Für Winterweizen ist das System abrufbar unter: https://www.isip.de/isip/servlet/isip-de/entscheidungshilfen/getreide/winterweizen/halmbruch. Die Halmbruchprognose für Winterroggen läuft unter: https://www.isip.de/isip/servlet/isip-de/entscheidungshilfen/getreide/winterroggen/halmbruch. Für Triticale ist die Prognose kostenfrei nutzbar unter: https://www.isip.de/isip/servlet/isip-de/entscheidungshilfen/getreide/triticale/halmbruch.
Praxistipps: Selbst, wenn über das Wochenende warme und sonnige Tage erwartet werden die auch Entwicklung der Kulturen zügig vorantreibt, sollte man um die meist unerkannte Chance wissen, dass bei dieser Witterung die Pflanzen den Krankheiten davon wachsen.
Lassen Sie sich nicht also aus der Ruhe bringen. Folgen Sie Ihrem Instinkt und lassen Sie sich durch die einschlägigen Prognosesysteme unterstützen. Sie werden sehen das hilft. Das Non-Plus-Ultra in einem guten Ackerbau ist: Gehen Sie in Ihre Bestände und kontrollieren die Situation vor Ort, nehmen Sie die Standortvoraussetzungen kritisch ins Visier.

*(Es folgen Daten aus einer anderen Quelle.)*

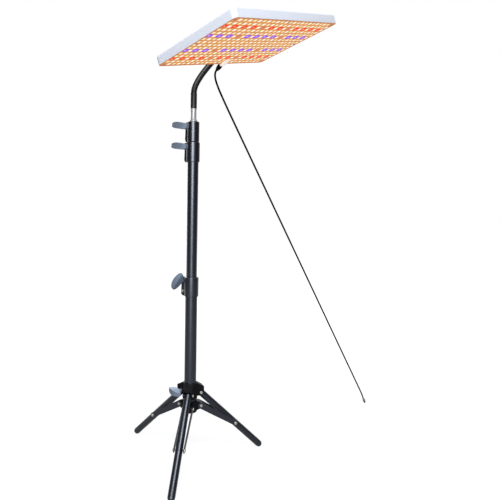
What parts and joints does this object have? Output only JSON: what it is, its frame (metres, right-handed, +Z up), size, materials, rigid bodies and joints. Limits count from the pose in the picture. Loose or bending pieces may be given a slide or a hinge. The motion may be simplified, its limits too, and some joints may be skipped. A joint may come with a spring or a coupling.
{
  "type": "plant grow light",
  "caption": "Flat LED grow-light panel on a bendable gooseneck, carried by a telescopic black light stand with folding tripod legs, wing-knob clamps and a power cord.",
  "frame": {"origin": "middle of the lamp's footprint without the cord (bounding box of the stand, neck and panel), on the floor plane that the feet rest on", "axes": "+Z up along the column; +X to the right and +Y away from a viewer who stands in front, where the panel's lit face and one leg point towards the viewer (-Y)"},
  "size_m": [0.5875, 0.5538, 0.8036],
  "materials": {
    "black_paint": "black powder coat, satin, faintly blue, on thin-walled steel",
    "black_plastic": "black moulded nylon, satin",
    "neck_black": "black coated gooseneck, semi-gloss",
    "cast_metal": "die-cast metal, blue-grey, semi-gloss with soft edges",
    "bright_steel": "bright zinc-plated steel",
    "spun_aluminium": "turned aluminium, bright",
    "panel_white": "white, smooth, slightly cool",
    "led_board": "lit board of small LEDs, warm orange glow with red and violet rows",
    "black_rubber": "black rubber, matt"
  },
  "bodies": {
    "base": {"lower_tube": "black_paint", "column_end_plug": "black_plastic", "brace_hub": "black_plastic", "brace_pin_front": "bright_steel", "brace_pin_right": "bright_steel", "brace_pin_left": "bright_steel", "lower_clamp_collar": "black_plastic", "lower_clamp_nut": "bright_steel", "lower_clamp_rivet": "bright_steel"},
    "leg_slider": {"leg_hub": "black_plastic", "leg_pin_front": "bright_steel", "leg_pin_right": "bright_steel", "leg_pin_left": "bright_steel"},
    "leg_lock": {"leg_lock_knob": "cast_metal"},
    "leg_front_body": {"leg_front": "black_paint", "foot_cap_front": "black_rubber"},
    "brace_front_body": {"brace_front_strip_a": "black_paint", "brace_front_strip_b": "black_paint"},
    "leg_right_body": {"leg_right": "black_paint", "foot_cap_right": "black_rubber"},
    "brace_right_body": {"brace_right_strip_a": "black_paint", "brace_right_strip_b": "black_paint"},
    "leg_left_body": {"leg_left": "black_paint", "foot_cap_left": "black_rubber"},
    "brace_left_body": {"brace_left_strip_a": "black_paint", "brace_left_strip_b": "black_paint"},
    "lower_knob": {"lower_clamp_knob": "cast_metal"},
    "second_stage": {"second_tube": "black_paint", "second_tube_guide": "black_plastic", "middle_clamp_collar": "black_plastic", "middle_clamp_nut": "bright_steel"},
    "middle_knob": {"middle_clamp_knob": "cast_metal"},
    "third_stage": {"third_tube": "black_paint", "third_tube_guide": "black_plastic", "upper_clamp_collar": "black_plastic", "upper_clamp_nut": "bright_steel"},
    "upper_knob": {"upper_clamp_knob": "cast_metal"},
    "top_stage": {"top_tube": "black_paint", "top_tube_guide": "black_plastic", "spigot": "spun_aluminium"},
    "neck_base": {"neck_ferrule": "neck_black", "neck_root": "neck_black"},
    "neck_1": {"neck_link_1": "neck_black"},
    "neck_2": {"neck_link_2": "neck_black"},
    "neck_3": {"neck_link_3": "neck_black"},
    "neck_4": {"neck_link_4": "neck_black"},
    "neck_5": {"neck_link_5": "neck_black"},
    "neck_end": {"neck_tip": "neck_black"},
    "bracket": {"panel_bracket": "black_plastic", "tilt_pin": "bright_steel"},
    "panel": {"panel_housing": "panel_white", "led_board": "led_board", "inlet_socket": "panel_white", "cord_connector": "black_rubber", "cord_lead": "black_rubber", "cord_plug": "black_rubber"}
  },
  "joints": [
    {"name": "leg_fold", "type": "slide", "parent": "base", "child": "leg_slider", "axis": [0, 0, 1], "range_m": [0, 0.166]},
    {"name": "leg_front_hinge", "type": "hinge", "parent": "leg_slider", "child": "leg_front_body", "pos_m": [-0.05619, 0.03775, 0.14], "axis": [0.981, -0.1942, 0], "range_deg": [-0.5, 35]},
    {"name": "brace_front_hinge", "type": "hinge", "parent": "base", "child": "brace_front_body", "pos_m": [-0.05619, 0.03775, 0.113], "axis": [-0.981, 0.1942, 0], "range_deg": [-0.5, 110.5]},
    {"name": "leg_right_hinge", "type": "hinge", "parent": "leg_slider", "child": "leg_right_body", "pos_m": [-0.03337, 0.06381, 0.14], "axis": [-0.3223, 0.9466, 0], "range_deg": [-0.5, 35]},
    {"name": "brace_right_hinge", "type": "hinge", "parent": "base", "child": "brace_right_body", "pos_m": [-0.03337, 0.06381, 0.113], "axis": [0.3223, -0.9466, 0], "range_deg": [-0.5, 110.5]},
    {"name": "leg_left_hinge", "type": "hinge", "parent": "leg_slider", "child": "leg_left_body", "pos_m": [-0.06735, 0.07054, 0.14], "axis": [-0.6587, -0.7524, 0], "range_deg": [-0.5, 35]},
    {"name": "brace_left_hinge", "type": "hinge", "parent": "base", "child": "brace_left_body", "pos_m": [-0.06735, 0.07054, 0.113], "axis": [0.6587, 0.7524, 0], "range_deg": [-0.5, 110.5]},
    {"name": "leg_lock_turn", "type": "hinge", "parent": "leg_slider", "child": "leg_lock", "pos_m": [-0.0523, 0.05737, 0.147], "axis": [-0.866, -0.5, 0], "range_deg": [0, 180]},
    {"name": "lower_knob_turn", "type": "hinge", "parent": "base", "child": "lower_knob", "pos_m": [-0.06461, 0.06967, 0.3605], "axis": [-0.7071, -0.7071, 0], "range_deg": [0, 180]},
    {"name": "second_slide", "type": "slide", "parent": "base", "child": "second_stage", "axis": [0, 0, 1], "range_m": [-0.2, 0.012]},
    {"name": "middle_knob_turn", "type": "hinge", "parent": "second_stage", "child": "middle_knob", "pos_m": [-0.06227, 0.06734, 0.603], "axis": [-0.7071, -0.7071, 0], "range_deg": [0, 180]},
    {"name": "third_slide", "type": "slide", "parent": "second_stage", "child": "third_stage", "axis": [0, 0, 1], "range_m": [0, 0.18]},
    {"name": "upper_knob_turn", "type": "hinge", "parent": "third_stage", "child": "upper_knob", "pos_m": [-0.06135, 0.06642, 0.6373], "axis": [-0.7071, -0.7071, 0], "range_deg": [0, 180]},
    {"name": "top_slide", "type": "slide", "parent": "third_stage", "child": "top_stage", "axis": [0, 0, 1], "range_m": [0, 0.18]},
    {"name": "neck_swivel", "type": "hinge", "parent": "top_stage", "child": "neck_base", "pos_m": [-0.0523, 0.05737, 0.6666], "axis": [0, 0, 1], "range_deg": [-180, 180]},
    {"name": "neck_bend_1", "type": "hinge", "parent": "neck_base", "child": "neck_1", "pos_m": [-0.04365, 0.06148, 0.71588], "axis": [-0.087, 0.9771, -0.194], "range_deg": [-12, 0]},
    {"name": "neck_bend_2", "type": "hinge", "parent": "neck_1", "child": "neck_2", "pos_m": [-0.02914, 0.06625, 0.73591], "axis": [0.5037, 0.669, -0.5466], "range_deg": [-12.5, 0.5]},
    {"name": "neck_bend_3", "type": "hinge", "parent": "neck_2", "child": "neck_3", "pos_m": [-0.01232, 0.06823, 0.75452], "axis": [0.6774, 0.3262, -0.6593], "range_deg": [-12.5, 0.5]},
    {"name": "neck_bend_4", "type": "hinge", "parent": "neck_3", "child": "neck_4", "pos_m": [0.00574, 0.06373, 0.77129], "axis": [0.6879, 0.1843, -0.7021], "range_deg": [-12.5, 0.5]},
    {"name": "neck_bend_5", "type": "hinge", "parent": "neck_4", "child": "neck_5", "pos_m": [0.02089, 0.04751, 0.78216], "axis": [0.6655, 0.1383, -0.7335], "range_deg": [-12.5, 0.5]},
    {"name": "neck_bend_6", "type": "hinge", "parent": "neck_5", "child": "neck_end", "pos_m": [0.02768, 0.02352, 0.78389], "axis": [0.6437, 0.1301, -0.7541], "range_deg": [-12.5, 0.5]},
    {"name": "panel_tilt", "type": "hinge", "parent": "neck_end", "child": "bracket", "pos_m": [0.02717, -0.01983, 0.77609], "axis": [0.9426, -0.1795, 0.2815], "range_deg": [-80, 0]},
    {"name": "panel_turn", "type": "hinge", "parent": "bracket", "child": "panel", "pos_m": [0.02717, -0.01983, 0.77609], "axis": [-0.2886, -0.014, 0.9574], "range_deg": [-20, 8]}
  ],
  "couplings": [
    {"joint": "leg_front_hinge", "follows": "leg_fold", "rad_per_m": 3.638},
    {"joint": "brace_front_hinge", "follows": "leg_fold", "rad_per_m": 11.52},
    {"joint": "leg_right_hinge", "follows": "leg_fold", "rad_per_m": 3.638},
    {"joint": "brace_right_hinge", "follows": "leg_fold", "rad_per_m": 11.52},
    {"joint": "leg_left_hinge", "follows": "leg_fold", "rad_per_m": 3.638},
    {"joint": "brace_left_hinge", "follows": "leg_fold", "rad_per_m": 11.52},
    {"joint": "neck_bend_2", "follows": "neck_bend_1", "ratio": 1},
    {"joint": "neck_bend_3", "follows": "neck_bend_1", "ratio": 1},
    {"joint": "neck_bend_4", "follows": "neck_bend_1", "ratio": 1},
    {"joint": "neck_bend_5", "follows": "neck_bend_1", "ratio": 1},
    {"joint": "neck_bend_6", "follows": "neck_bend_1", "ratio": 1}
  ]
}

Die eigene Begehung der Felder ist von nahezu unschätzbarer Wichtigkeit und damit die wichtigste Maßnahme nicht nur um damit Geld zu sparen, sondern um seine Flächen gezielt integriert und dauerhaft in Schuss zu halten.
Eine jetzige Behandlung ist mit Sicherheit in mindestens 75% der Fälle zu früh – die Anzahl der Anwendungen wird damit – bei vergleichbar geringem Nutzen - unnötigerweise erhöht.